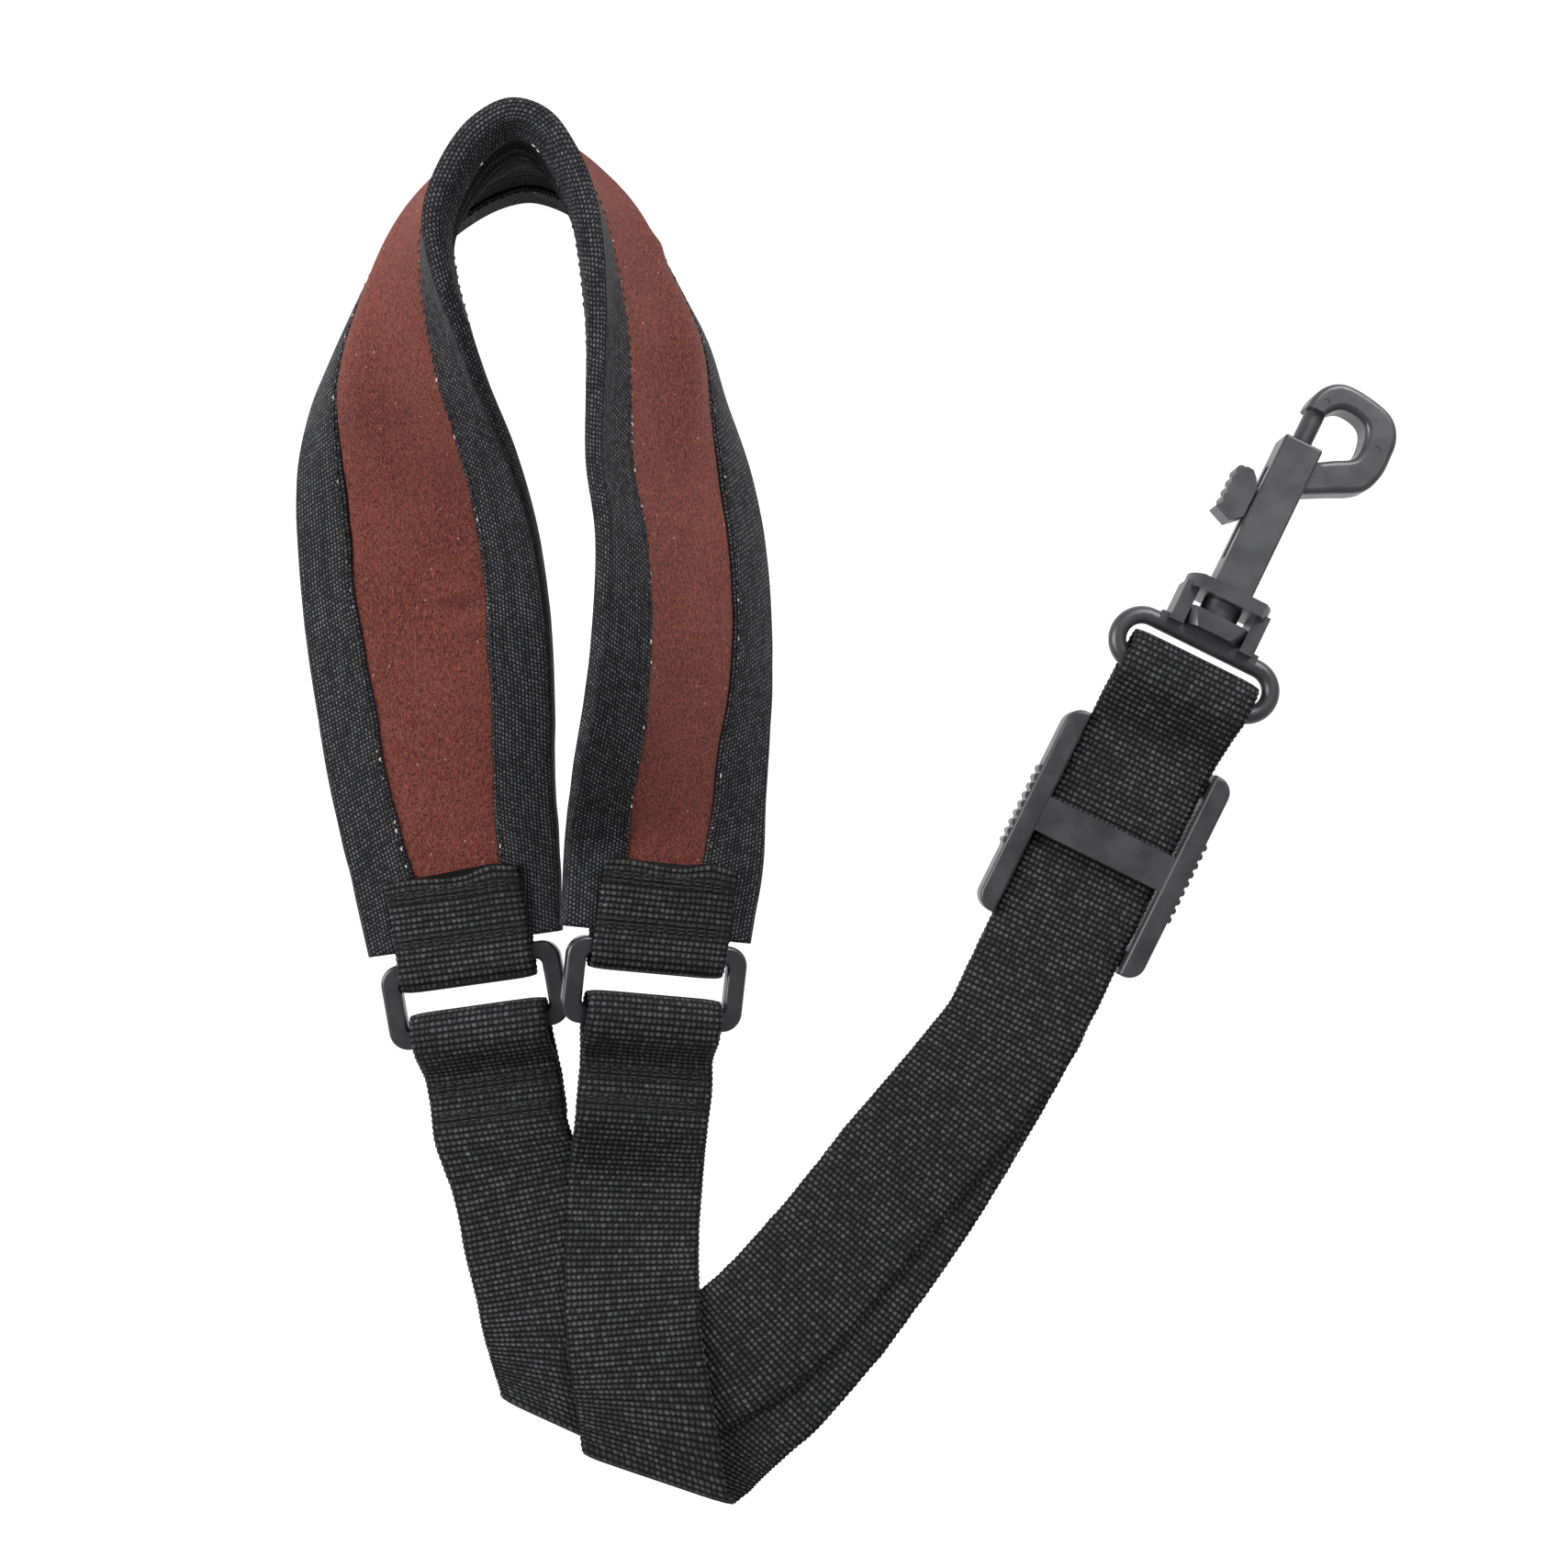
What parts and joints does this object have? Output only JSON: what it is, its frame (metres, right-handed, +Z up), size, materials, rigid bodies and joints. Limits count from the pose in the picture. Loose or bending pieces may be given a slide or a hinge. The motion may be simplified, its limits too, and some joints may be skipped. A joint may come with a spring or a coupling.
{
  "type": "saxophone neck strap",
  "caption": "Padded neck band with webbing strap, slider and swivel snap hook that carries a saxophone, laid down flat with the band standing on its outer edge.",
  "frame": {"origin": "on the surface the strap lies on, under the middle of its bounding box", "axes": "+Z up from the surface; +Y along the neck band, from the fold of the webbing to the closed top of the band; +X towards the slider and the hook"},
  "size_m": [0.2036, 0.2506, 0.0464],
  "materials": {
    "suede": "brushed suede, matt, reddish brown",
    "foam": "closed-cell foam, hidden between the skins",
    "lining": "black ribbed lining",
    "tape": "black twill binding tape",
    "thread": "pale sewing thread",
    "black_thread": "black sewing thread",
    "webbing": "black ribbed nylon webbing",
    "ring_plastic": "black satin moulded plastic",
    "hardware_plastic": "dark grey satin moulded plastic",
    "spring_steel": "bright drawn wire"
  },
  "bodies": {
    "strap": {"suede_panel": "suede", "foam_core": "foam", "mesh_lining": "lining", "outer_edge_tape": "tape", "inner_edge_tape": "tape", "outer_tape_stitching": "thread", "inner_tape_stitching": "thread", "left_pad_tab": "webbing", "right_pad_tab": "webbing", "left_tab_stitching": "black_thread", "right_tab_stitching": "black_thread", "webbing_strap": "webbing", "left_strap_stitching": "black_thread", "right_strap_stitching": "black_thread"},
    "left_ring": {"left_ring": "ring_plastic"},
    "right_ring": {"right_ring": "ring_plastic"},
    "slider": {"slider": "hardware_plastic"},
    "swivel_base": {"swivel_base": "hardware_plastic"},
    "hook": {"hook_body": "hardware_plastic", "gate_spring": "spring_steel"},
    "gate_bolt": {"gate_bolt": "hardware_plastic"}
  },
  "joints": [
    {"name": "left_ring_tilt", "type": "hinge", "parent": "strap", "child": "left_ring", "pos_m": [-0.06975, -0.02372, 0.0032], "axis": [-0.985, -0.1724, 0], "range_deg": [0, 5]},
    {"name": "right_ring_tilt", "type": "hinge", "parent": "strap", "child": "right_ring", "pos_m": [-0.03439, -0.02114, 0.00793], "axis": [-0.954, 0.1003, 0.2826], "range_deg": [0, 5]},
    {"name": "slider_slide", "type": "slide", "parent": "strap", "child": "slider", "axis": [0.4431, 0.8965, 0], "range_m": [-0.015, 0.008]},
    {"name": "base_swing", "type": "hinge", "parent": "strap", "child": "swivel_base", "pos_m": [0.0622, 0.02708, 0.0066], "axis": [0.8965, -0.4431, 0], "range_deg": [-95, 150]},
    {"name": "hook_swivel", "type": "hinge", "parent": "swivel_base", "child": "hook", "pos_m": [0.0622, 0.02708, 0.0066], "axis": [0.4425, 0.8953, -0.0523], "continuous": true},
    {"name": "gate_bolt_slide", "type": "slide", "parent": "hook", "child": "gate_bolt", "axis": [0.4425, 0.8953, -0.0523], "range_m": [-0.0066, 0], "stiffness_N_per_m": 150, "springref_m": 0.004, "deforming": ["gate_spring"]}
  ]
}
***
Your task: Output all of the material exactly as written.

Output of the exercise:
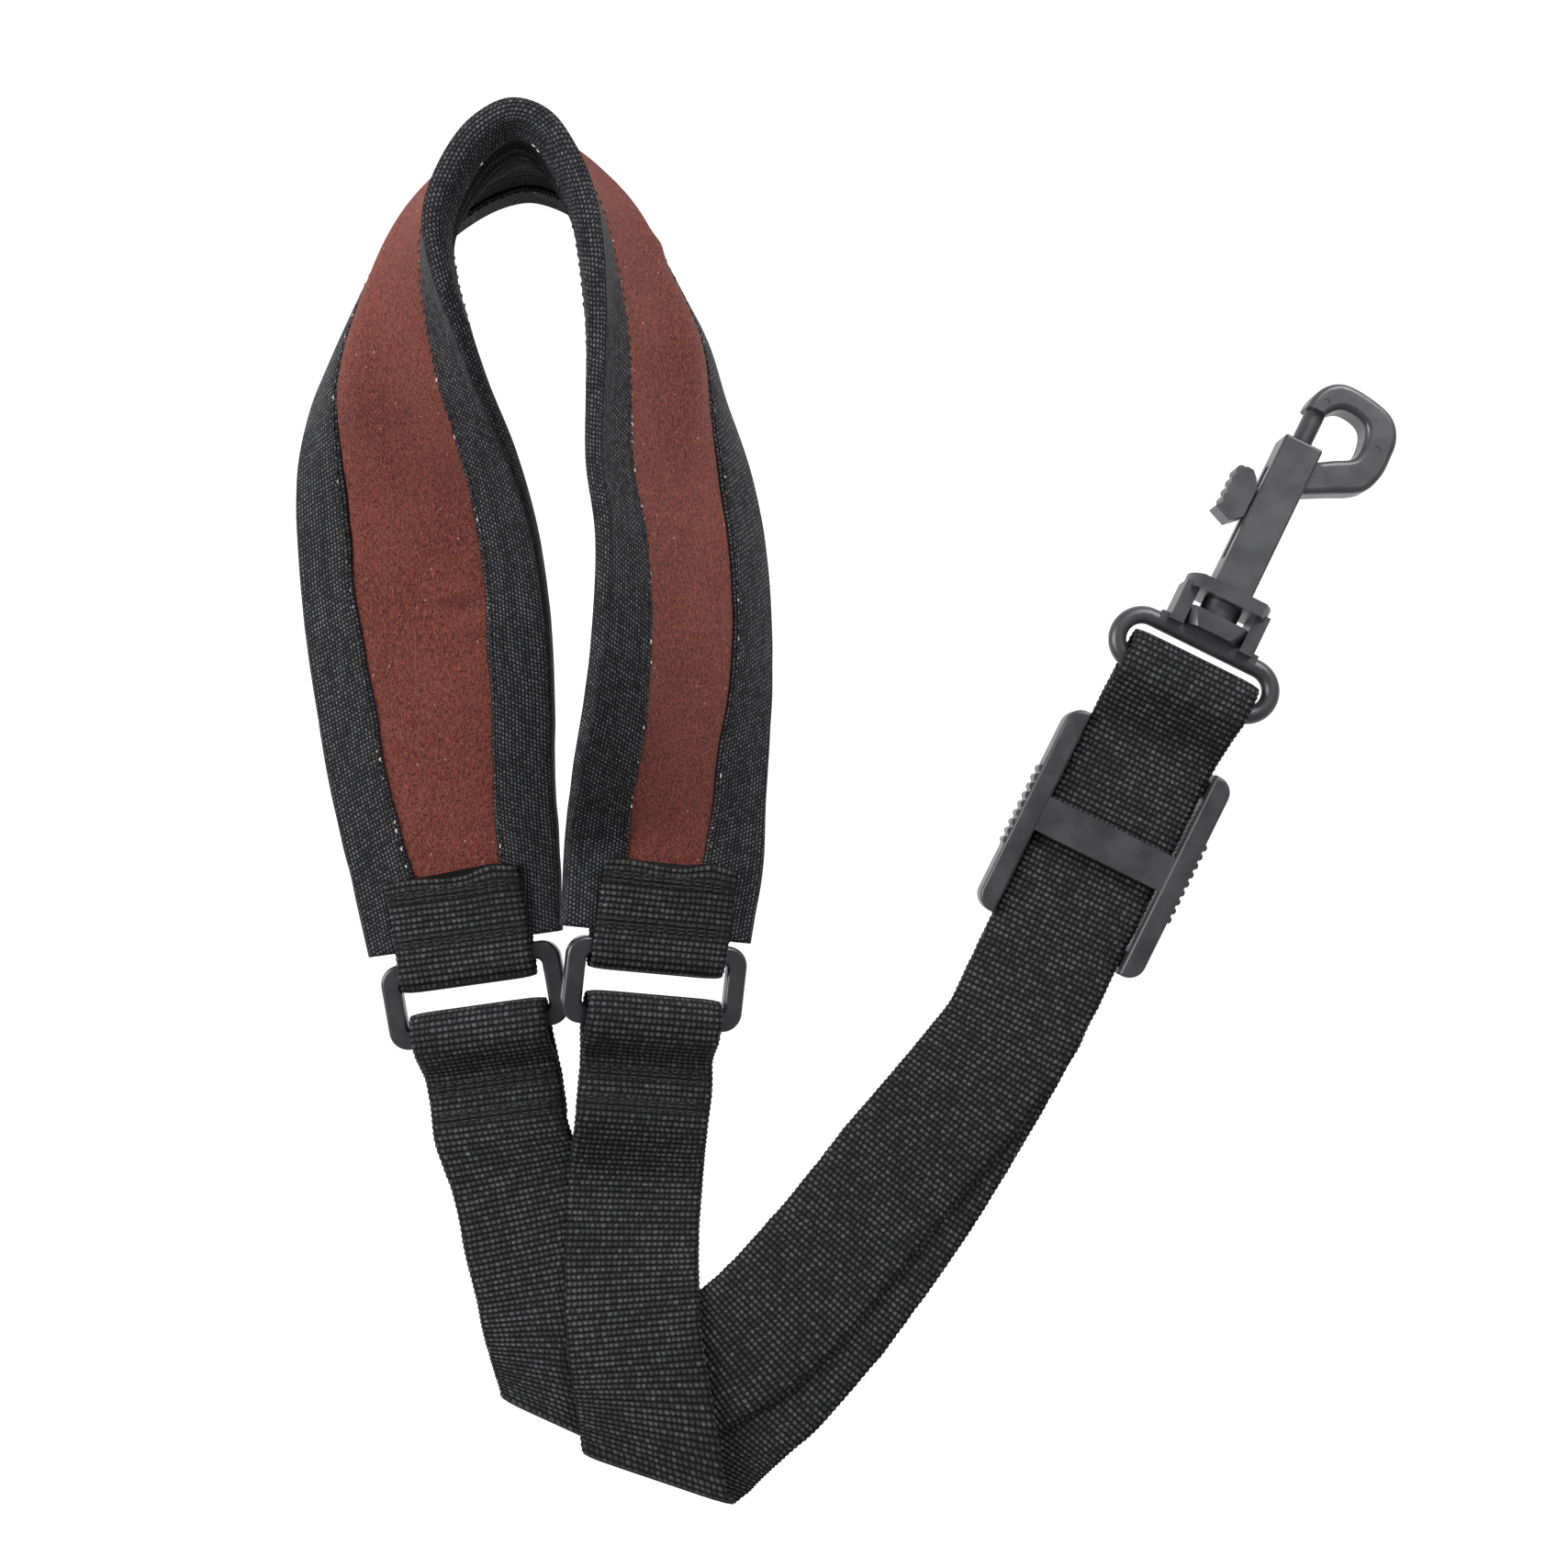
What parts and joints does this object have? Output only JSON: what it is, its frame (metres, right-handed, +Z up), size, materials, rigid bodies and joints. Limits count from the pose in the picture. Loose or bending pieces may be given a slide or a hinge. The motion may be simplified, its limits too, and some joints may be skipped. A joint may come with a spring or a coupling.
{
  "type": "saxophone neck strap",
  "caption": "Padded neck band with webbing strap, slider and swivel snap hook that carries a saxophone, laid down flat with the band standing on its outer edge.",
  "frame": {"origin": "on the surface the strap lies on, under the middle of its bounding box", "axes": "+Z up from the surface; +Y along the neck band, from the fold of the webbing to the closed top of the band; +X towards the slider and the hook"},
  "size_m": [0.2036, 0.2506, 0.0464],
  "materials": {
    "suede": "brushed suede, matt, reddish brown",
    "foam": "closed-cell foam, hidden between the skins",
    "lining": "black ribbed lining",
    "tape": "black twill binding tape",
    "thread": "pale sewing thread",
    "black_thread": "black sewing thread",
    "webbing": "black ribbed nylon webbing",
    "ring_plastic": "black satin moulded plastic",
    "hardware_plastic": "dark grey satin moulded plastic",
    "spring_steel": "bright drawn wire"
  },
  "bodies": {
    "strap": {"suede_panel": "suede", "foam_core": "foam", "mesh_lining": "lining", "outer_edge_tape": "tape", "inner_edge_tape": "tape", "outer_tape_stitching": "thread", "inner_tape_stitching": "thread", "left_pad_tab": "webbing", "right_pad_tab": "webbing", "left_tab_stitching": "black_thread", "right_tab_stitching": "black_thread", "webbing_strap": "webbing", "left_strap_stitching": "black_thread", "right_strap_stitching": "black_thread"},
    "left_ring": {"left_ring": "ring_plastic"},
    "right_ring": {"right_ring": "ring_plastic"},
    "slider": {"slider": "hardware_plastic"},
    "swivel_base": {"swivel_base": "hardware_plastic"},
    "hook": {"hook_body": "hardware_plastic", "gate_spring": "spring_steel"},
    "gate_bolt": {"gate_bolt": "hardware_plastic"}
  },
  "joints": [
    {"name": "left_ring_tilt", "type": "hinge", "parent": "strap", "child": "left_ring", "pos_m": [-0.06975, -0.02372, 0.0032], "axis": [-0.985, -0.1724, 0], "range_deg": [0, 5]},
    {"name": "right_ring_tilt", "type": "hinge", "parent": "strap", "child": "right_ring", "pos_m": [-0.03439, -0.02114, 0.00793], "axis": [-0.954, 0.1003, 0.2826], "range_deg": [0, 5]},
    {"name": "slider_slide", "type": "slide", "parent": "strap", "child": "slider", "axis": [0.4431, 0.8965, 0], "range_m": [-0.015, 0.008]},
    {"name": "base_swing", "type": "hinge", "parent": "strap", "child": "swivel_base", "pos_m": [0.0622, 0.02708, 0.0066], "axis": [0.8965, -0.4431, 0], "range_deg": [-95, 150]},
    {"name": "hook_swivel", "type": "hinge", "parent": "swivel_base", "child": "hook", "pos_m": [0.0622, 0.02708, 0.0066], "axis": [0.4425, 0.8953, -0.0523], "continuous": true},
    {"name": "gate_bolt_slide", "type": "slide", "parent": "hook", "child": "gate_bolt", "axis": [0.4425, 0.8953, -0.0523], "range_m": [-0.0066, 0], "stiffness_N_per_m": 150, "springref_m": 0.004, "deforming": ["gate_spring"]}
  ]
}